Pre-deletion record keeping — Any time you're about to do a bulk delete, export to CSV first. The file timestamps naturally and gives you an audit trail of what was removed and when.


Troubleshooting

Grid is empty when the tool opens The selection was empty or was lost when the dialog opened. Close the tool, select elements in Revit, then relaunch — or paste element IDs manually into the text box and click Load.

Element IDs won't load / some rows missing Check that IDs are separated by semicolons with no other delimiters. IDs that reference deleted or non-existent elements are silently skipped. Try loading a small batch of known-good IDs to verify the format.

Some properties show as blank This is expected — not every property applies to every element type. Blank View means the element is a model element (not view-specific). Blank Level means the element has no level association. Blank Host means the element is not hosted.

Family Name shows as NA System families (Walls, Floors, Ceilings, Roofs) are not family instances and don't have a loadable family name. NA is the correct display for these categories.

Cannot delete selected elements Check the Output Dialog for specific errors. Common causes are: element is pinned, element is in a locked group, you don't own the workset (borrow it first), or the element has dependencies that must be removed first.

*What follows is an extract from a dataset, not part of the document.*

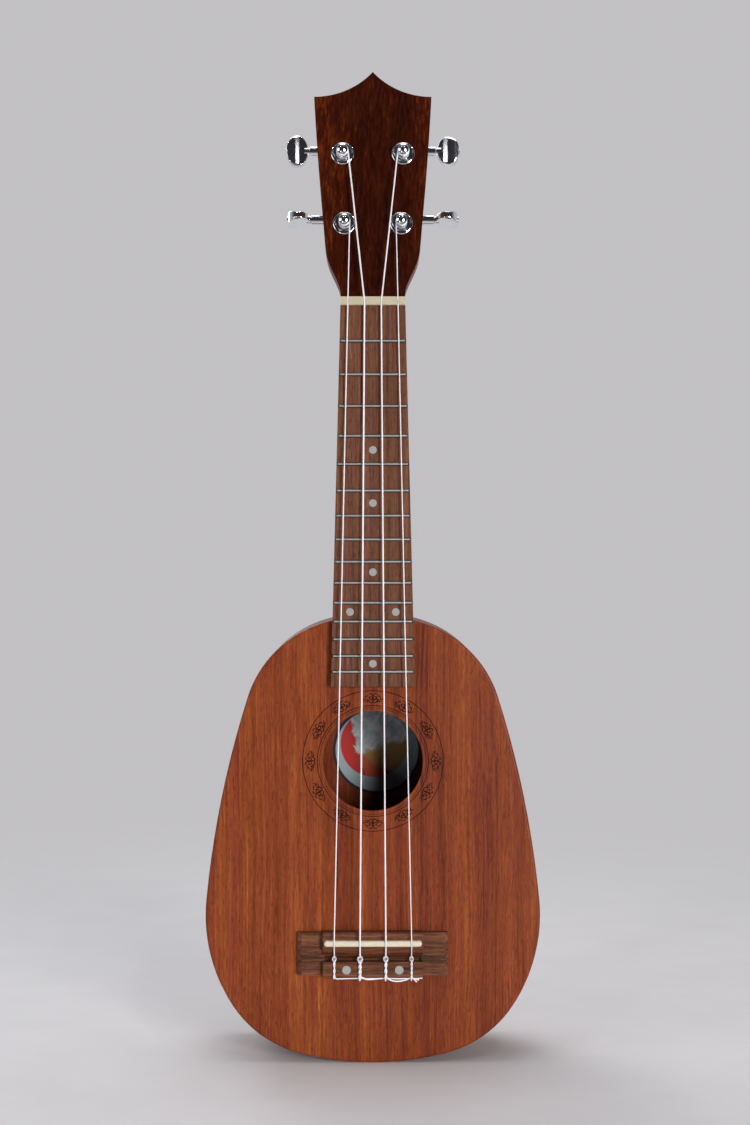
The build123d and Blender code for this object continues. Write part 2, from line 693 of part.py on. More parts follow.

Delete partially fails The sub-transaction approach means successful deletions are committed even if others fail. Check the Output Dialog for the failure count and reasons. Try the failed elements individually to isolate the cause.

Go to View / Select and go to Revit does nothing No rows may be checked in the Select column. Scroll to the rightmost column and verify checkboxes are ticked, or click Select All and try again.

Export fails or file won't open Choose a save location where you have write permissions (Desktop or Documents). If the file is already open in Excel, close it before exporting. Try the other export format (CSV vs Excel) if one format fails.